I'll add more as I think of them and have time.
The 959 and the Spyder are examples of cars that often need to be driven with a lot of adjustments just before, or during, corners (others are the GT2 and GT3, the 928, and pretty much all stock cars).
Ideally, you make most of them before the corner and get the car pointed and settled so you can turn on the power and (largely) leave it on, but this theoretical ideal is often not met in practice.
If you can't get it ideally set up before the corner, it's better to make those adjustments in the corner than to not make them at all.
Stock cars, because of the tires and suspension, need to be driven in much the same way as the Spyder and 959, with more adjustment before and in corners than modified cars.

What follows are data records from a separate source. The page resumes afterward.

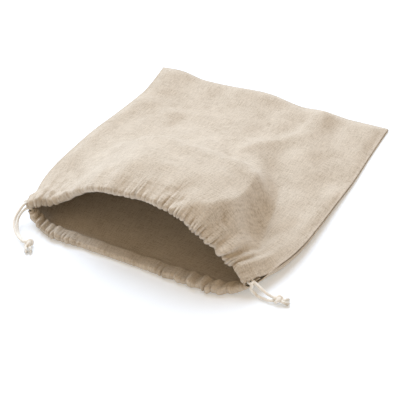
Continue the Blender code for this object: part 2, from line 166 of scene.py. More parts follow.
# One row for each main fold of the front panel: a soft ridge, or a trough where rise is negative
FOLDS = rows_of(
    Fold,
    (0.092, 0.186, 0.090, 0.140, 0.013, 0.0050),
    (0.087, 0.122, 0.060, 0.070, 0.013, 0.0030),
    (0.052, 0.060, 0.034, 0.012, 0.012, 0.0035),
    (0.117, 0.160, 0.122, 0.114, 0.012, -0.0030),
    (0.096, 0.110, 0.110, 0.020, 0.022, 0.0050),
    (0.163, 0.090, 0.163, 0.020, 0.018, -0.0040),
    (0.026, 0.118, 0.036, 0.072, 0.016, -0.0030),
    (-0.100, 0.080, -0.068, 0.082, 0.012, 0.0035),
    (-0.088, 0.054, -0.066, 0.046, 0.014, -0.0035),
    (-0.160, 0.094, -0.120, 0.088, 0.011, 0.0025),
    (-0.142, 0.126, -0.116, 0.114, 0.014, -0.0030),
    (-0.126, 0.176, -0.098, 0.164, 0.012, -0.0030),
    (-0.168, -0.084, -0.108, -0.128, 0.016, -0.0060),
    (-0.128, -0.146, -0.096, -0.162, 0.013, -0.0030),
    (-0.150, -0.020, -0.090, -0.035, 0.016, 0.0020),
    (0.026, 0.006, 0.046, -0.036, 0.008, -0.0020),
    (0.092, -0.164, 0.100, -0.154, 0.011, -0.0050),
    (0.122, -0.158, 0.126, -0.150, 0.010, -0.0040),
    (0.132, -0.156, 0.146, -0.148, 0.012, 0.0050),
)
FOLD_ENDS = 0.55  # share of a fold's rise that is left at its two ends

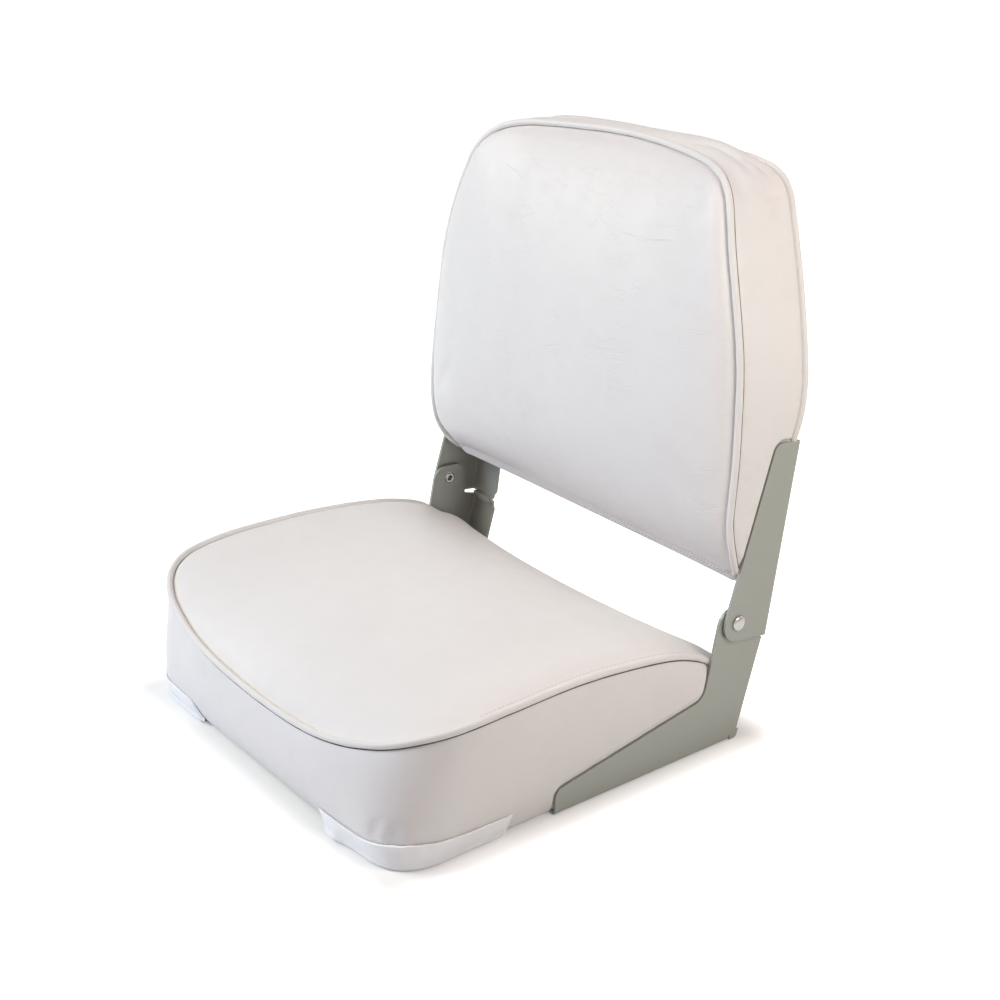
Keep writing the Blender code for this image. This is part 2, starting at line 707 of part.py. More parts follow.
def inset_profile(profile, normal, first_wall, seam_place, slack):
    """The foam's profile inside its cover's: walls move in, the panel moves down."""
    inner = []
    inset = FOAM_INSET * slack
    inward = Vector((-normal[0] * inset, -normal[1] * inset, 0))
    for place in range(first_wall, len(profile)):
        if place < seam_place:
            move = inward
        elif place <= seam_place + 2:
            move = inward + Vector((0, 0, -inset))
        else:
            move = Vector((0, 0, -FOAM_DROP * slack))
        inner.append(profile[place] + move)
    for place in range(seam_place - first_wall - 1, -1, -1):
        inner[place].z = min(inner[place].z, inner[place + 1].z - FOAM_INSET)
    return inner


def at_level(low, high, level):
    """The point between two points of a wall at a given level."""
    return low.lerp(high, (level - low.z) / (high.z - low.z))


def seat_plan(half, front, corner, side_places):
    """Half outline of the seat, front middle to rear middle, with as many points for any size."""
    front_y = PIVOT_Y - front
    points = [((half - corner) * share, front_y) for share in FRONT_WIDTH_SHARES]
    for share in CORNER_ANGLE_SHARES:
        angle = math.pi / 2 * share
        points.append((half - corner + corner * math.sin(angle), front_y + corner - corner * math.cos(angle)))
    points += [(half, y) for y in side_places]
    rear_corner = SEAT_REAR_CORNER
    for share in (CORNER_ANGLE_SHARES[1], CORNER_ANGLE_SHARES[3]):
        angle = math.pi / 2 * share
        points.append((
            SEAT_HALF - rear_corner + rear_corner * math.cos(angle),
            SEAT_REAR_Y - rear_corner + rear_corner * math.sin(angle),
        ))
    points += [((SEAT_HALF - rear_corner) * share, SEAT_REAR_Y) for share in REAR_WIDTH_SHARES]
    return points


def seat_side_places():
    """Stations along the side: in front of the hinge plate, over it, and at the upright's edge."""
    tip = PIVOT_Y - LOWER_REACH - RELIEF_DEPTH / 2
    upright = PIVOT_Y + LOWER_KNEE_Y - GAP
    places = [tip - (tip - (PIVOT_Y - SEAT_SEAM_FRONT + SEAT_SEAM_CORNER)) / 2, tip]
    places += [tip + (upright - tip) * share for share in ARM_PLACE_SHARES]
    places += [upright, upright + SEAT_PIPE_TUCK]
    places.append(PIVOT_Y - SEAT_PIPE_END)
    return places


def arm_height(y):
    """Upper edge of the lower hinge plate's arm over the ground."""
    return LOWER_TIP_HEIGHT + ARM_SLOPE * (y - PIVOT_Y + LOWER_REACH)


def seat_seam(plan, normal, place, side_start, side_end):
    """Piping centre at a station, and the radius of the roll where there is no piping."""
    x, y = plan
    if place > side_end:
        roll = SEAT_CORNER_ROLL if place <= side_end + 2 else SEAT_ROLL
        top = SEAT_REAR_TOP + SEAT_REAR_RISE * (x / SEAT_HALF) ** 2
        pull = roll * (1 - math.cos(ROLL_MIDDLE))
        level = top - roll * (1 - math.sin(ROLL_MIDDLE))
        return x - normal.x * pull, y - normal.y * pull, level, roll
    dip = 0.0
    if place < side_start:
        dip = SEAT_FRONT_DIP * (1 - (x / SEAT_SEAM_HALF) ** 2)
    else:
        x = SEAT_PIPE_END_X + (x - SEAT_PIPE_END_X) * SEAT_TUCK_SHARES[place - side_start]
    drop = 0.0
    ahead = PIVOT_Y - y
    if ahead < SEAT_DROP_START:
        along = (SEAT_DROP_START - ahead) / (SEAT_DROP_START - SEAT_PIPE_END)
        drop = SEAT_REAR_DROP * along ** SEAT_DROP_POWER
    return x, y, SEAT_SEAM_HEIGHT - dip - drop, 0


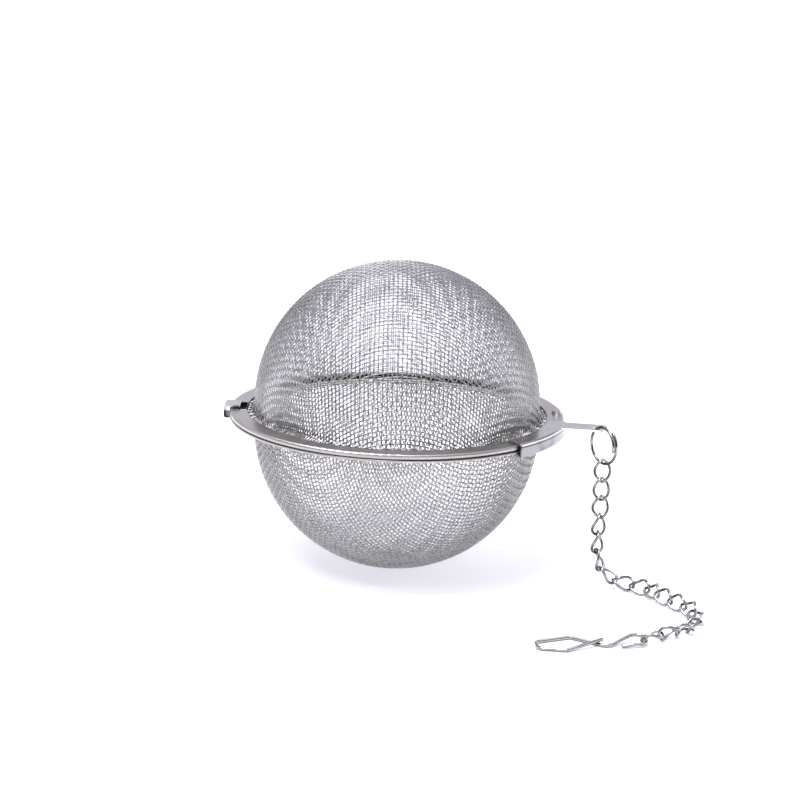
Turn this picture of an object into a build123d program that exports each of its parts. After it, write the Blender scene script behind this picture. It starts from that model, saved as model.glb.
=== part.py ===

You may also find that on some tracks -- for instance Corsica -- where I mention not getting onto the grass, you may need to cross over grassy sections you'd miss in a modified car simply because the stock cars, and the others mentioned above, don't turn well enough to take the proper line.
356s should be driven -- ideally -- with less tire squeal than the faster cars.
They lose speed in heavy cornering and can afford to lose it less than the later, faster, cars.
This naturally results in a compromise on many corners, since, after all, you do have to turn.
Just keep it in mind.
You'll find that using manual transmission is a big plus in a 356; leaving it on automatic causes too early a shift.
Don't necessarily wring it out right to the redline though, but you will get it into the red zone on the tach (I use an analog tach).
While the 1956 Speedster and the 1960 356B can be taken to (or almost to) 6,000 rpm, the 1953 Super Coupe and Super Cabriolet should be shifted slightly earlier.
You'll see why if you try to take it to 6,000 rpm; at some point, it'll just stop revving.
Obviously, trying to go past that point is just a waste of time -- time on the track.
You'll see the same thing, only more so, in the 1962 356 Carrera.
The "rubber-legged" cars, like the '62 Carrera, the "78 Turbo, and (to a lesser extent perhaps) the '72 911, can benefit from a cornering style where you "load" the outside wheels when you start the corner, just before you actually begin making the corner itself.
This needs to be done with care, since overdoing it unsettles the car as much as, if not more than, not doing it at all.
(This, incidentally, is how I used to drive my Chevy van fast around twisty California roads.)
You begin to turn gently before actually starting your turn, causing the weight to shift to the outside wheels.